While taking a few strides between Moshfegh's stories I'm also reading Anne Carson again. I finished Autobiography of Red last year with full intentions of just plowing right on through the rest of her oeuvre but it wasn't going to happen. Too many other book distractions. Books for me are like a long table of various donuts. I move from one to the other and the other and so on. I've always wanted to read straight through someone's full body of work but it's not going to happen. The same way I'm never going to eat two plain, beautiful, glazed donuts in a row in a roomful of various donuts. I resign myself to this.
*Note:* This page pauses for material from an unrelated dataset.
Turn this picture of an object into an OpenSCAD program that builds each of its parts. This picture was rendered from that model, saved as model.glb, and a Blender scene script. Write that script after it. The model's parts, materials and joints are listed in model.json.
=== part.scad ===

But Anne Carson. Yes, Anne Carson is the personification of insight. One paragraph (sometimes one sentence to the next) throbs out from the page and into some place inside my brain that I hope will activate lively enough to store it away for later enjoyment. I have terrifically bad recall. Lately (especially with Carson and Ondaatje) I've started reading with a highlighter tucked between the fingers of my writing hand. In Carson's case I've highlighted more than I've not, really. Now I've just taken to highlighting the titles or headings, entire pages with a sloppy neon green or yellow star in the corner. Plainwater: Essays and Poetry, which is the Carson I'm reading now, is five parts. I've just finished the second part, the exceptional Short Talks section.
Examples of full on brilliance from Short Talks section:
"Now Ovid is weeping. Each night about this time he puts on sadness like a garment and goes on writing." - from "On Ovid"
"...will Andreas continue to travel the world like the wandering moon with her borrowed light?" - from "On Parmenides"
"Major things are wind, evil, a good fighting horse, prepositions, inexhaustible love, the way people choose their king. Minor things include dirt, the names of schools of philosophy, mood and not having mood, the correct time." - from "On Major and Minor"
And here's the thing: all of these examples are on just two facing pages of the book (32, 33). Ridiculous right? These two ladies have a lot to teach me, and a lot to teach all of us, civilians and writers alike; those with wounds that heal normally and those who are the wound, opened and bright.
While taking a few strides between Moshfegh's stories I'm also reading Anne Carson again. I finished Autobiography of Red last year with full intentions of just plowing right on through the rest of her oeuvre but it wasn't going to happen. Too many other book distractions. Books for me are like a long table of various donuts. I move from one to the other and the other and so on. I've always wanted to read straight through someone's full body of work but it's not going to happen. The same way I'm never going to eat two plain, beautiful, glazed donuts in a row in a roomful of various donuts. I resign myself to this.
But Anne Carson. Yes, Anne Carson is the personification of insight. One paragraph (sometimes one sentence to the next) throbs out from the page and into some place inside my brain that I hope will activate lively enough to store it away for later enjoyment. I have terrifically bad recall. Lately (especially with Carson and Ondaatje) I've started reading with a highlighter tucked between the fingers of my writing hand. In Carson's case I've highlighted more than I've not, really. Now I've just taken to highlighting the titles or headings, entire pages with a sloppy neon green or yellow star in the corner. Plainwater: Essays and Poetry, which is the Carson I'm reading now, is five parts. I've just finished the second part, the exceptional Short Talks section.
Examples of full on brilliance from Short Talks section:
"Now Ovid is weeping. Each night about this time he puts on sadness like a garment and goes on writing." - from "On Ovid"
"...will Andreas continue to travel the world like the wandering moon with her borrowed light?" - from "On Parmenides"
"Major things are wind, evil, a good fighting horse, prepositions, inexhaustible love, the way people choose their king. Minor things include dirt, the names of schools of philosophy, mood and not having mood, the correct time." - from "On Major and Minor"
And here's the thing: all of these examples are on just two facing pages of the book (32, 33). Ridiculous right? These two ladies have a lot to teach me, and a lot to teach all of us, civilians and writers alike; those with wounds that heal normally and those who are the wound, opened and bright.